* Exercise task: Please return the full listing below without altering anything.

* Supplied information:
>>

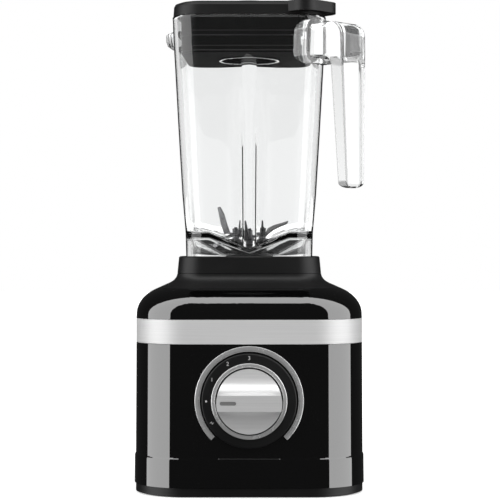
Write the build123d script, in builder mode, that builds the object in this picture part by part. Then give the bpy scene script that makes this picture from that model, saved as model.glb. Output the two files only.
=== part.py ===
from build123d import *
import math
import os

os.makedirs("parts", exist_ok=True)

# Countertop blender, millimetres.  The origin is the centre of the resting face,
# +Z is up, the control dial faces -Y and the jar handle points to +X -Y.

# ---------------------------------------------------------------- driving dimensions
GAP = 0.3                    # air between bodies that move past each other
RUN = 0.05                   # radial clearance of a shaft in its bearing
SEAM = 0.1                   # visible seam between fixed casings

TRAY_LOW, TRAY_TOP = 1.0, 7.5
BAND_LOW, BAND_TOP = 117.5, 136.6
SHOULDER_TOP = 159.9
PAD_TOP = 171.2
COLLAR_LOW, COLLAR_TOP = 171.5, 185.0
JAR_LOW, JAR_RIM = 182.0, 375.8
LID_LOW, LID_TOP = 376.0, 388.0

HOUSING_WALL = 2.8
JAR_WALL = 3.2
DIAL_Z = 74.5                # height of the dial centre
DIAL_SEAT_Y = -93.0          # flat seat of the dial parts in the front wall
DIAL_FACE_Y = -99.2          # face of the raised dial plinth

# outer skins: (height, half width, half depth, corner radius)
LOWER_SKIN = [(TRAY_TOP, 90.5, 95.0, 42.0), (28.8, 90.4, 94.9, 42.0), (29.6, 90.2, 94.7, 41.8),
              (30.2, 89.8, 94.3, 41.4), (30.6, 89.6, 94.1, 41.2), (BAND_LOW, 89.2, 93.7, 41.0)]
JAR_SKIN = [(JAR_LOW, 50.6, 50.6, 18.0), (204.0, 51.2, 51.2, 19.0), (234.0, 53.7, 53.7, 20.0),
            (284.0, 56.6, 56.6, 21.0), (334.0, 59.3, 59.3, 22.0), (346.0, 60.0, 60.0, 22.0),
            (JAR_RIM, 61.3, 61.3, 22.0)]
PAD_SKIN = [(SHOULDER_TOP, 73.0, 76.0, 30.0), (161.4, 69.6, 71.8, 28.0), (163.0, 66.0, 67.4, 25.0),
            (164.8, 62.2, 62.8, 22.5), (167.7, 58.9, 59.0, 20.5), (PAD_TOP, 57.6, 57.6, 20.0)]
LID_SKIN = [(LID_LOW, 60.7, 60.7, 22.0), (383.6, 60.2, 60.2, 22.0), (385.6, 59.2, 59.2, 21.5),
            (386.9, 56.4, 56.4, 20.5), (387.7, 50.0, 50.0, 18.0), (LID_TOP, 42.0, 42.0, 15.0)]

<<

* Task output:
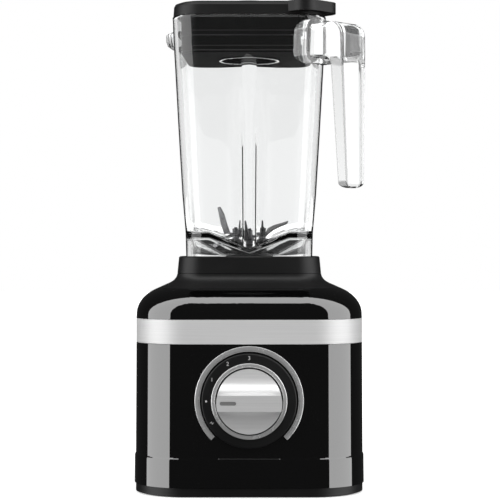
Write the build123d script, in builder mode, that builds the object in this picture part by part. Then give the bpy scene script that makes this picture from that model, saved as model.glb. Output the two files only.
=== part.py ===
from build123d import *
import math
import os

os.makedirs("parts", exist_ok=True)

# Countertop blender, millimetres.  The origin is the centre of the resting face,
# +Z is up, the control dial faces -Y and the jar handle points to +X -Y.

# ---------------------------------------------------------------- driving dimensions
GAP = 0.3                    # air between bodies that move past each other
RUN = 0.05                   # radial clearance of a shaft in its bearing
SEAM = 0.1                   # visible seam between fixed casings

TRAY_LOW, TRAY_TOP = 1.0, 7.5
BAND_LOW, BAND_TOP = 117.5, 136.6
SHOULDER_TOP = 159.9
PAD_TOP = 171.2
COLLAR_LOW, COLLAR_TOP = 171.5, 185.0
JAR_LOW, JAR_RIM = 182.0, 375.8
LID_LOW, LID_TOP = 376.0, 388.0

HOUSING_WALL = 2.8
JAR_WALL = 3.2
DIAL_Z = 74.5                # height of the dial centre
DIAL_SEAT_Y = -93.0          # flat seat of the dial parts in the front wall
DIAL_FACE_Y = -99.2          # face of the raised dial plinth

# outer skins: (height, half width, half depth, corner radius)
LOWER_SKIN = [(TRAY_TOP, 90.5, 95.0, 42.0), (28.8, 90.4, 94.9, 42.0), (29.6, 90.2, 94.7, 41.8),
              (30.2, 89.8, 94.3, 41.4), (30.6, 89.6, 94.1, 41.2), (BAND_LOW, 89.2, 93.7, 41.0)]
JAR_SKIN = [(JAR_LOW, 50.6, 50.6, 18.0), (204.0, 51.2, 51.2, 19.0), (234.0, 53.7, 53.7, 20.0),
            (284.0, 56.6, 56.6, 21.0), (334.0, 59.3, 59.3, 22.0), (346.0, 60.0, 60.0, 22.0),
            (JAR_RIM, 61.3, 61.3, 22.0)]
PAD_SKIN = [(SHOULDER_TOP, 73.0, 76.0, 30.0), (161.4, 69.6, 71.8, 28.0), (163.0, 66.0, 67.4, 25.0),
            (164.8, 62.2, 62.8, 22.5), (167.7, 58.9, 59.0, 20.5), (PAD_TOP, 57.6, 57.6, 20.0)]
LID_SKIN = [(LID_LOW, 60.7, 60.7, 22.0), (383.6, 60.2, 60.2, 22.0), (385.6, 59.2, 59.2, 21.5),
            (386.9, 56.4, 56.4, 20.5), (387.7, 50.0, 50.0, 18.0), (LID_TOP, 42.0, 42.0, 15.0)]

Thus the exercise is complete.